7) "Lesley Gore: It's Her Party," on "Biography" (A&E, Dec. 7)

When I tried to tell people how good this program was the day after it ran, everyone I spoke with had already seen it, sometime during the night. "I could have gone back to school," says the pre-Beatles hitmaker (four straight in the top five in 1963), "and become a lawyer or a doctor" -- that's not how the rock 'n' roll story goes, and this is a rock 'n' roll story. Quincy Jones is part of it, from "It's My Party," the No. 1 first record, to today, speaking as if this nice Jewish girl from Tenafly, N.J., is his god-daughter. The nice Jewish girl who could have become a lawyer gets cheated out of all her royalties. The girl who couldn't be stopped becomes a woman no one wants to hear. The edge in her voice -- no metaphor, but a physical grate, something that scratches at the listener -- and the real misery she put into high-school lyrics turn a teenage girl into Miss Lonelyhearts, as people with problems that cannot be solved write her for help. You can see it all in her face, now, and you break when she tells her sweetest, most hurtful story: that when her "You Don't Own Me" was used in the 1996 "First Wives Club," Gore would time her daily walks so she could pass by a theater where the movie was playing, so she could hear people singing the song as they came out.
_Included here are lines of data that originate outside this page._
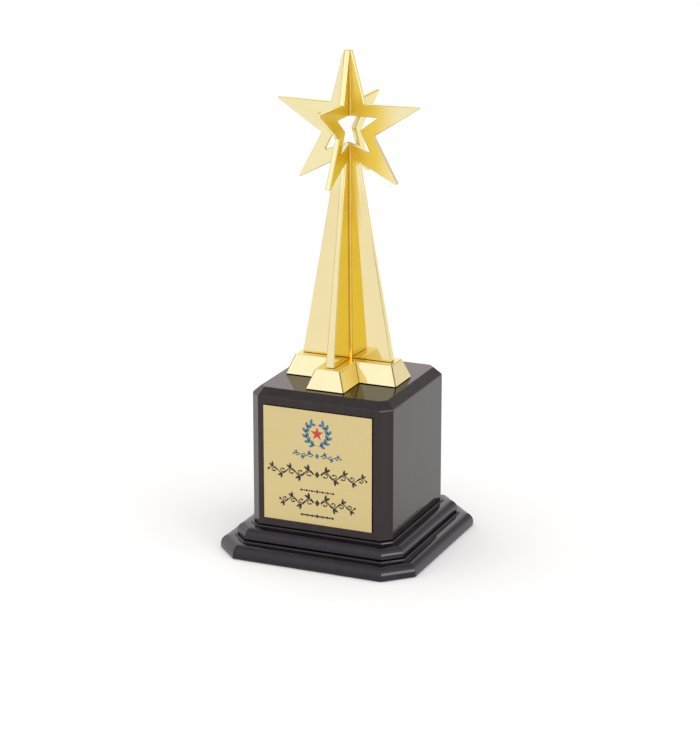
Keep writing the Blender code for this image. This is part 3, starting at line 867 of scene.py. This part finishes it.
def plus_plan(inset):
    length, arm = FOOT_LEN - inset, FOOT_ARM - inset
    points = [
        (length, -arm), (length, arm), (arm, arm), (arm, length), (-arm, length), (-arm, arm),
        (-length, arm), (-length, -arm), (-arm, -arm), (-arm, -length), (arm, -length), (arm, -arm),
    ]
    # Every third corner is an inside one.
    return rounded_loop(points, [FOOT_CORNER_R, FOOT_CORNER_R, FOOT_INNER_R] * 4, 4)


def build_figure():
    wide = plate_body("star_and_fins_wide", 1.0, 0.0, True)
    dress(wide, WIDE_PLATE, "gold_plate", "star_plate_wide")
    cross = plate_body("star_and_fins_cross", CROSS_SCALE, CROSS_DROP, False)
    dress(cross, CROSS_PLATE, "gold_plate", "star_plate_cross")
    signs = [(sx, sy) for sx in (-1.0, 1.0) for sy in (-1.0, 1.0)]
    for number, (sx, sy) in enumerate(signs, 1):
        for part, levels in (("lower", CORE_LOWER), ("upper", CORE_UPPER)):
            strip = core_fillet("core_fillet_%s_%d" % (part, number), sx, sy, levels)
            dress(strip, CORE, "gold_plate")
    low, top = FOOT_LOW.z, FOOT_HIGH.z
    rows = [
        (UNDER_RUN, low, 0.0), (0.0, low, UNDER_R),
        (FOOT_SLOPE_IN, top, FOOT_TOP_R), (FOOT_SLOPE_IN + FOOT_TOP_RUN, top, 0.0),
    ]
    foot = body_mesh("cross_foot", [plus_plan], rounded_profile(rows), upright, upright)
    dress(foot, FOOT, "gold_plate", "figure_foot")


# ---------------------------------------------------------------- plaque
def rectangle_plan(half_w, low_z, high_z, corner):
    def plan(inset):
        points = [
            (-half_w + inset, low_z + inset), (half_w - inset, low_z + inset),
            (half_w - inset, high_z - inset), (-half_w + inset, high_z - inset),
        ]
        return rounded_loop(points, [max(corner - inset, PLAQUE_LEAST_R)] * 4, 3)
    return plan


def facing_front(a, b, h):
    return (a, PLAQUE_HIGH.y - h, b)


def facing_normal(a, b, h):
    return (a, -h, b)


def build_plaque():
    thick = PLAQUE_HIGH.y - PLAQUE_LOW.y
    rows = [
        (PLAQUE_BACK_RUN, 0.0, 0.0), (0.0, 0.0, PLAQUE_BACK_R),
        (0.0, thick, PLAQUE_EDGE_R), (PLAQUE_FACE_RUN, thick, 0.0),
    ]
    plate = body_mesh(
        "plaque_sheet",
        [rectangle_plan(PLAQUE_HIGH.x, PLAQUE_LOW.z, PLAQUE_HIGH.z, PLAQUE_EDGE_R)],
        rounded_profile(rows), facing_front, facing_normal,
    )
    dress(plate, PLAQUE, "plaque_gold", "name_plaque")


# ---------------------------------------------------------------- plaque ornament
def leaf(x, z, angle, length, width):
    """Pointed leaf that starts at (x, z) and runs along the angle."""
    along = Vector((math.cos(angle), math.sin(angle)))
    side = Vector((-along.y, along.x))
    start = Vector((x, z))
    steps = 7
    right = []
    left = []
    for k in range(steps + 1):
        t = k / steps
        middle = start + along * (length * t)
        half = 0.5 * width * math.sin(math.pi * t) ** 0.8 if 0 < k < steps else 0.0
        right.append(middle - side * half)
        if 0 < k < steps:
            left.append(middle + side * half)
    return [tuple(p) for p in right + left[::-1]]


def ribbon(path, widths):
    """Outline of a stroke along a path of points, with a width at each."""
    right = []
    left = []
    for i, here in enumerate(path):
        along = Vector(path[min(i + 1, len(path) - 1)]) - Vector(path[max(i - 1, 0)])
        side = Vector((-along.y, along.x)).normalized() * (0.5 * widths[i])
        right.append(tuple(Vector(here) - side))
        left.append(tuple(Vector(here) + side))
    return right + left[::-1]


def disc(x, z, radius, sides=12):
    turns = [2.0 * math.pi * k / sides for k in range(sides)]
    return [(x + radius * math.cos(t), z + radius * math.sin(t)) for t in turns]


def diamond(x, z, half_w, half_h):
    return [(x, z - half_h), (x + half_w, z), (x, z + half_h), (x - half_w, z)]


def mirrored(outline):
    return [(-x, z) for x, z in reversed(outline)]


def inlay(name, outlines, material):
    """Thin raised prints on the plaque's face, one closed body for each outline."""
    front = PLAQUE_LOW.y
    verts = []
    faces = []
    for outline in outlines:
        base = len(verts)
        count = len(outline)
        for depth in (INK_BURY, -INK_T):
            verts.extend((x, front + depth, z) for x, z in outline)
        for i in range(count):
            j = (i + 1) % count
            faces.append([base + i, base + j, base + count + j, base + count + i])
        for tri in cap_triangles([outline]):
            faces.append([base + i for i in reversed(tri)])
            faces.append([base + count + i for i in tri])
    obj = finished(name, verts, faces)
    obj.data.set_sharp_from_angle(angle=INK_SMOOTH_BELOW)
    dress(obj, material, "plaque_gold")


def wreath(x, z, radius, leaves):
    """Two leafy branches, open at the top."""
    outlines = []
    stem = []
    for k in range(leaves * 3 + 1):
        turn = math.radians(-84.0 + 140.0 * k / (leaves * 3))
        stem.append((radius * math.cos(turn), radius * math.sin(turn)))
    right = [ribbon(stem, [0.6 * MM] * len(stem))]
    for k in range(leaves):
        turn = math.radians(-74.0 + 128.0 * k / (leaves - 1))
        at = (radius * math.cos(turn), radius * math.sin(turn))
        for lean in (0.66, -0.66):
            right.append(leaf(*at, turn + 0.5 * math.pi - lean, 0.50 * radius, 0.25 * radius))
    for outline in right + [mirrored(o) for o in right]:
        outlines.append([(x + u, z + w) for u, w in outline])
    return outlines


def five_star(x, z, radius):
    points = []
    for k in range(10):
        turn = 0.5 * math.pi + math.pi * k / 5.0
        size = radius if k % 2 == 0 else 0.40 * radius
        points.append((x + size * math.cos(turn), z + size * math.sin(turn)))
    return points


def vine(z, half_w, rise, bends, leaf_len, leaf_w):
    """Wavy stem with a curl in each bend and leaves outside it, mirrored about a diamond."""
    start = 2.4 * MM
    span = half_w - start
    steps = 14 * bends

    def stem_at(t):
        fade = 1.0 - 0.25 * t
        return (start + span * t, z + rise * fade * math.sin(math.pi * bends * t))

    stem_w = 0.30 * leaf_w + 0.35 * MM
    path = [stem_at(k / steps) for k in range(steps + 1)]
    right = [ribbon(path, [stem_w * (1.0 - 0.4 * k / steps) for k in range(steps + 1)])]
    for k in range(bends):
        t = (k + 0.5) / bends
        way = 1.0 if k % 2 == 0 else -1.0
        size = 1.0 - 0.25 * t
        at = stem_at(t)
        for lean in (0.55, 1.35):
            right.append(leaf(*at, way * lean, leaf_len * size, leaf_w * size))
        root = stem_at((k + 0.12) / bends)
        curl_r = 0.42 * span / bends * size
        turns = 14
        curl = []
        for m in range(turns + 1):
            angle = way * (0.5 * math.pi - 1.75 * math.pi * m / turns)
            radius = curl_r * (1.0 - 0.62 * m / turns)
            curl.append((
                root[0] + curl_r * 0.9 + radius * math.cos(angle + way * 0.5 * math.pi),
                z - way * 0.18 * rise + 0.85 * radius * math.sin(angle + way * 0.5 * math.pi),
            ))
        right.append(ribbon(curl, [0.72 * stem_w] * len(curl)))
        right.append(disc(*curl[-1], 0.75 * stem_w))
    right.append(disc(*stem_at(1.0), 0.9 * stem_w))
    return right + [mirrored(o) for o in right] + [diamond(0.0, z, 2.0 * stem_w, 2.7 * stem_w)]


def bead_row(z, half_w, count, size):
    """Diamonds and dots in turn."""
    outlines = [diamond(0.0, z, 1.2 * size, 1.2 * size)]
    for k in range(1, count + 1):
        x = half_w * k / count
        for side in (-1.0, 1.0):
            if k % 2:
                outlines.append(disc(side * x, z, 0.55 * size))
            else:
                outlines.append(diamond(side * x, z, 1.25 * size, 0.8 * size))
    return outlines


def build_ornament():
    inlay("plaque_wreath", wreath(0.0, 84.4 * MM, 7.6 * MM, 6), INK_BLUE)
    inlay("plaque_emblem_star", [five_star(0.0, 84.7 * MM, 4.6 * MM)], INK_RED)
    # Height, half width, rise, bends, leaf length and leaf width.
    small = vine(70.0 * MM, 16.2 * MM, 1.1 * MM, 3, 2.6 * MM, 1.2 * MM)
    upper = vine(57.8 * MM, 33.4 * MM, 2.4 * MM, 5, 4.2 * MM, 1.7 * MM)
    lower = vine(39.0 * MM, 25.6 * MM, 2.4 * MM, 4, 4.2 * MM, 1.7 * MM)
    inlay("plaque_divider", small, INK_BLUE)
    inlay("plaque_vine_upper", upper, INK_DARK)
    inlay("plaque_beads_upper", bead_row(46.6 * MM, 10.8 * MM, 6, 1.0 * MM), INK_DARK)
    inlay("plaque_vine_lower", lower, INK_DARK)
    inlay("plaque_beads_lower", bead_row(30.2 * MM, 10.4 * MM, 6, 1.15 * MM), INK_DARK)


# ---------------------------------------------------------------- assembly
build_base()
build_figure()
build_plaque()
build_ornament()

# The CAD nodes that stay as they are get their materials here.
for name, material in (
    ("plaque_adhesive", FILM), ("foot_insert", BRASS), ("tie_rod", STEEL), ("flat_washer", STEEL),
    ("spring_washer", STEEL), ("hex_nut", STEEL), ("wood_screw_1", STEEL), ("wood_screw_2", STEEL),
    ("wood_screw_3", STEEL), ("wood_screw_4", STEEL), ("base_pad", FELT),
):
    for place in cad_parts[name].material_slots:
        place.material = material


# ---------------------------------------------------------------- studio
# The camera, fitted to the photograph; angles in degrees, lens and sensor in millimetres.
VIEW_AZIMUTH = 23.3
VIEW_PITCH = 17.13
VIEW_DISTANCE = 1.640
VIEW_HEIGHT = 107.85 * MM
VIEW_SHIFT = 1.0 * MM
LENS = 123.14
SENSOR = 36.0
FLOOR_HALF = 12.0
# Strength of the surroundings at the horizon and from ROOM_TOP, the height's share of 1, upwards.
ROOM_LOW = 1.10
ROOM_HIGH = 1.25
ROOM_TOP = 0.25
# Azimuth, elevation, inner and outer half angle in degrees, and added light.
PANELS = (
    (66.7, 10.0, 11.0, 16.0, 4.0),
    (156.0, 28.0, 8.0, 30.0, -0.70),
    (0.0, 90.0, 20.0, 45.0, -0.45),
)
WHITE = (1.0, 1.0, 1.0, 1.0)
WARM_BACK = (1.0, 0.935, 0.92, 1.0)
BACK_FROM = (0.1, 0.6)
# Gold reflector card on the floor in front: distance from the axis at each end, width and colour.
CARD_NEAR = 0.37
CARD_FAR = 1.06
CARD_WIDTH = 0.36
CARD_COLOUR = (1.17, 1.05, 0.33)
CEILING = 1.6
CEILING_SIZE = 2.4
CEILING_GLOW = 0.215
CARD_HEIGHT = 1.0 * MM


def card_material(name, colour):
    mat, tree, shader = new_material(name)
    speck = noise(tree, coords(tree), 30.0)
    dim = tuple(0.97 * part for part in colour)
    tree.links.new(ramp_colour(tree, speck, dim, colour), shader.inputs["Emission Color"])
    shader.inputs["Emission Strength"].default_value = 1.0
    shader.inputs["Base Color"].default_value = (0.0, 0.0, 0.0, 1.0)
    shader.inputs["Specular IOR Level"].default_value = 0.0
    return mat


def heading(azimuth, elevation):
    """Unit vector; azimuth runs from the front (-Y) towards +X, elevation up, both in degrees."""
    a, e = math.radians(azimuth), math.radians(elevation)
    return Vector((math.sin(a) * math.cos(e), -math.cos(a) * math.cos(e), math.sin(e)))


def panel(tree, direction, azimuth, elevation, inner, outer, gain):
    """Soft round patch of light (or of shade, if gain is negative) in the studio's surroundings."""
    dot = tree.nodes.new("ShaderNodeVectorMath")
    dot.operation = "DOT_PRODUCT"
    dot.inputs[1].default_value = heading(azimuth, elevation)
    tree.links.new(direction, dot.inputs[0])
    edge = math.cos(math.radians(outer)), math.cos(math.radians(inner))
    return remap(tree, dot.outputs["Value"], 0.0, gain, *edge)


def build_studio():
    half = FLOOR_HALF
    verts = [(-half, -half, 0.0), (half, -half, 0.0), (half, half, 0.0), (-half, half, 0.0)]
    floor = finished("studio_floor", verts, [[0, 1, 2, 3]])
    floor.data.materials.append(floor_material())

    world = bpy.data.worlds.new("studio_light")
    bpy.context.scene.world = world
    world.use_nodes = True
    tree = world.node_tree
    source = tree.nodes.new("ShaderNodeTexCoord")
    direction = source.outputs["Generated"]
    parts = tree.nodes.new("ShaderNodeSeparateXYZ")
    tree.links.new(direction, parts.inputs["Vector"])
    light = remap(tree, parts.outputs["Z"], ROOM_LOW, ROOM_HIGH, 0.0, ROOM_TOP)
    for azimuth, elevation, inner, outer, gain in PANELS:
        patch = panel(tree, direction, azimuth, elevation, inner, outer, gain)
        light = math_node(tree, "ADD", light, patch)
    background = tree.nodes["Background"]
    behind = remap(tree, parts.outputs["Y"], 0.0, 1.0, *BACK_FROM)
    tint = mixed(tree, behind, WHITE, WARM_BACK)
    tree.links.new(tint, background.inputs["Color"])
    tree.links.new(light, background.inputs["Strength"])

    # The gold reflector is seen only in the polished surfaces.
    ahead = heading(VIEW_AZIMUTH, 0.0)
    beside = Vector((-ahead.y, ahead.x, 0.0)) * (0.5 * CARD_WIDTH)
    corners = [
        ahead * CARD_NEAR - beside, ahead * CARD_NEAR + beside,
        ahead * CARD_FAR + beside, ahead * CARD_FAR - beside,
    ]
    card = finished("gold_reflector", [(c.x, c.y, CARD_HEIGHT) for c in corners], [[0, 3, 2, 1]])
    card.data.materials.append(card_material("gold_reflector", CARD_COLOUR))
    for kind in ("camera", "diffuse", "shadow", "transmission", "volume_scatter"):
        setattr(card, "visible_" + kind, False)

    # Soft light from above for the floor, not mirrored in the gold or the lacquer.
    data = bpy.data.lights.new("ceiling_softbox", "AREA")
    data.shape = "SQUARE"
    data.size = CEILING_SIZE
    data.energy = CEILING_GLOW * math.pi * CEILING_SIZE ** 2
    lamp = bpy.data.objects.new("ceiling_softbox", data)
    bpy.context.scene.collection.objects.link(lamp)
    lamp.location = (0.0, 0.0, CEILING)
    lamp.visible_camera = False
    lamp.visible_glossy = False


def build_camera():
    back = heading(VIEW_AZIMUTH, VIEW_PITCH)
    azimuth = math.radians(VIEW_AZIMUTH)
    right = Vector((math.cos(azimuth), math.sin(azimuth), 0.0))
    aim = Vector((0.0, 0.0, VIEW_HEIGHT)) + right * VIEW_SHIFT
    data = bpy.data.cameras.new("studio_camera")
    data.sensor_width = SENSOR
    data.lens = LENS
    camera = bpy.data.objects.new("studio_camera", data)
    bpy.context.scene.collection.objects.link(camera)
    camera.location = aim + back * VIEW_DISTANCE
    camera.rotation_mode = "QUATERNION"
    camera.rotation_quaternion = (-back).to_track_quat("-Z", "Y")
    bpy.context.scene.camera = camera


build_studio()
build_camera()
bpy.context.scene.view_settings.view_transform = "Standard"
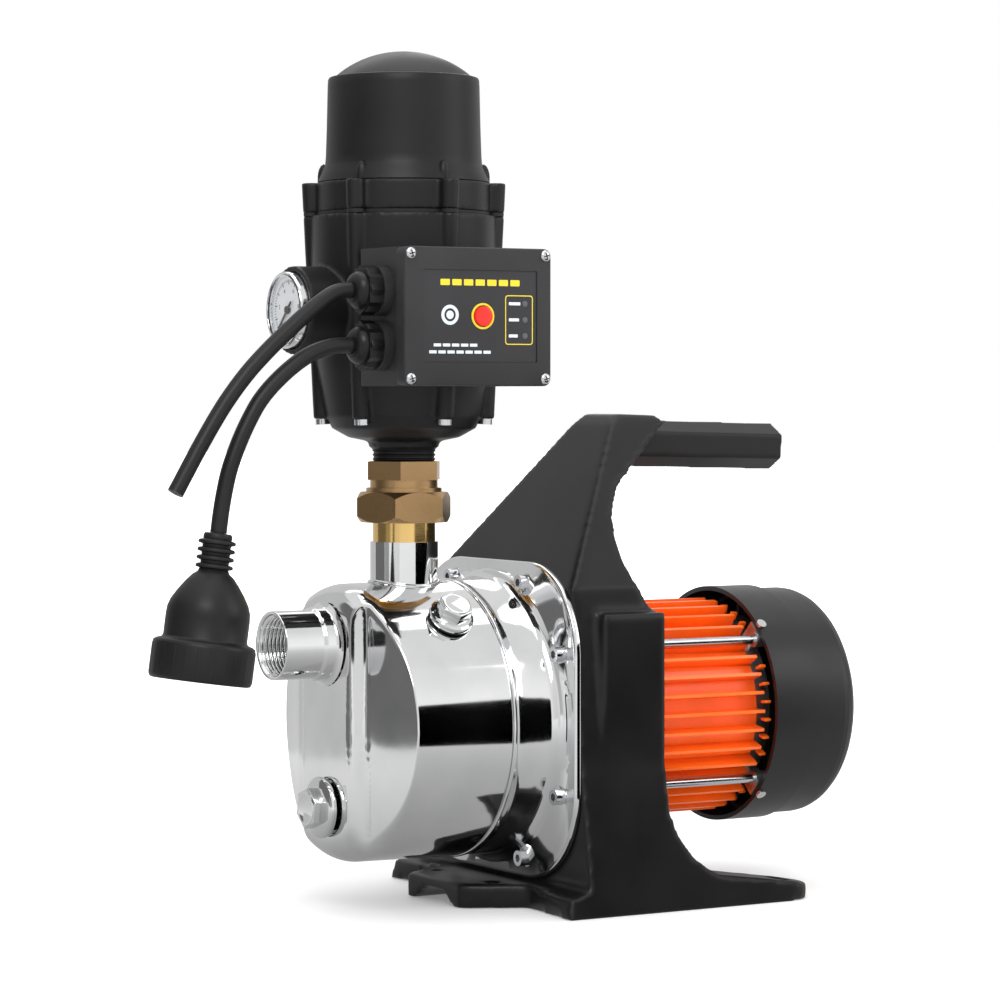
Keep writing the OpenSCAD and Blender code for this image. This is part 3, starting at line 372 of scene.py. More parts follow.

8) "Vanilla Sky," directed by Cameron Crowe (Dreamworks/Paramount)

What's most creepy about the scene where a hologram of John Coltrane plays at Tom Cruise's birthday party -- before the morally vacuous hero is sent on his journey of discovery -- is that you suspect whoever came up with the idea was wondering if he could afford something like that for his own birthday party. And now he can.

9) "There Is No Eye: Music for Photographs -- Recordings of Musicians Photographed by John Cohen" (Smithsonian Folkways)

I shouldn't write about this, because I wrote the introduction to Cohen's photo collection, which carries the same title. But nobody else is. There is a lot here that shouldn't get lost -- but what, before now, was barely found is the great folklorist Alan Lomax's 1967 recording of "Love My Darling-O." Lomax's earlier field recording of the tune, as sung by a prisoner named James "Ironhead" Baker, is described as a "Negro version of a Scots ballad"; in Lomax's hands it's a dangerous song about adultery sung to the tune of "Which Side Are You On?" Lomax is partly Burl Ives here, part Jean Ritchie; his tone is plummy. But he lets the song take him, until he is as much the sort of coal miner or holiness church member he himself would record as he is a member of a collegiate folk trio with matching madras shirts. The mystery of his performance, its timelessness and its depth, is precisely its inauthenticity.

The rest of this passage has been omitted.